Finding the best utility bike?
The world we live in is changing by the day. Our government may be slow to adapt to our changing transport needs but its clear that people like yourself are finding alternatives to car ownership.
I was born in the 1980s, so home ownership seems like a utopian dream and car ownership isn’t really an option, however bicycles offer me the freedom to do what I want, when I want to.
However until the bicycle industry catches up with the kind of bicycles people need, I prefer to build them myself.
A lot has already been written about porteur bikes on the internet, so I’m not going to start repeating it. But basically they are a type of utility bike designed for carrying weight on a front rack (traditionally newspapers). But this design is ideally suited for an everyday workhorse. The don’t have to be ridiculously heavy like many city bikes. They can have as many or as few gears as is required and they can carry a load, so they are as ideal for trips shopping as they are for going to the pub.
Utility Bike On A Budget
Like most people of my generation, I like to do things on a tight budget, after all cycling should be accessible, shouldn’t it?

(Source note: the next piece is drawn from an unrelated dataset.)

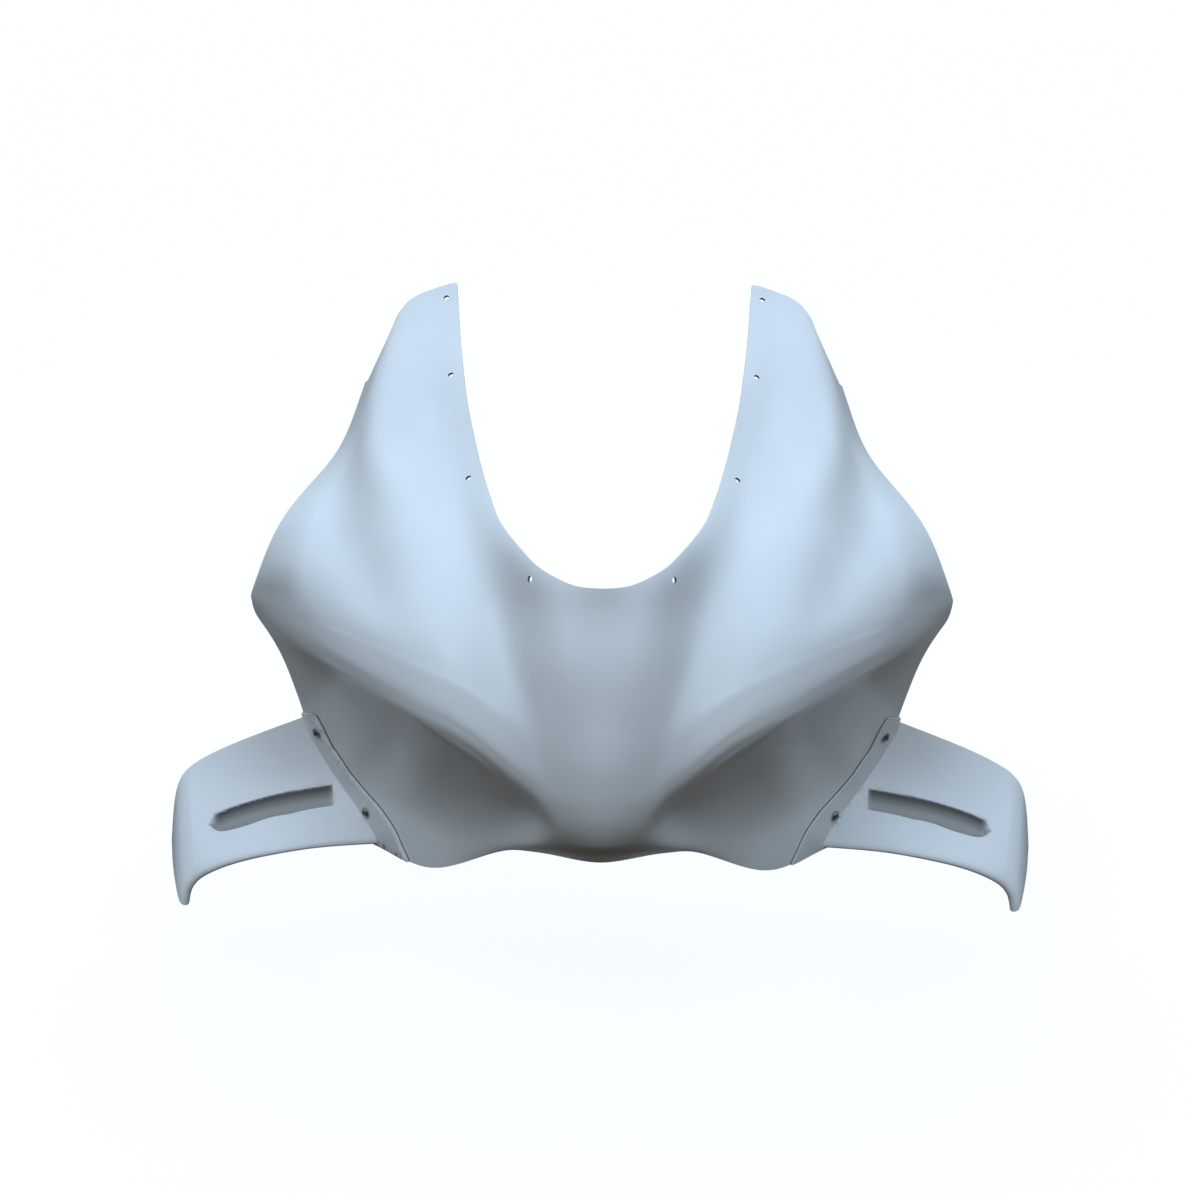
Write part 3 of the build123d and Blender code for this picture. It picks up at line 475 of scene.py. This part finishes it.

Doing things on a budget has other benefits too, for instance keeping older bikes on the road.
Older frames like this Claud Butler are perfect for building a utility bike. They don’t need to be superlight, the just need to be in reasonable condition and have plenty of clearance for mudguards and wide tyres. And if the original paintwork is a bit rough-looking it won’t look like a brand new bike when you lock it up outside Tesco.
By starting off with a frame such as this one we can build a bike which suits the area which you live. For me that, that means gears! As I do live in Yorkshire!
In the next blog post I’ll detail what parts you need to complete your build while keep the costs below £500…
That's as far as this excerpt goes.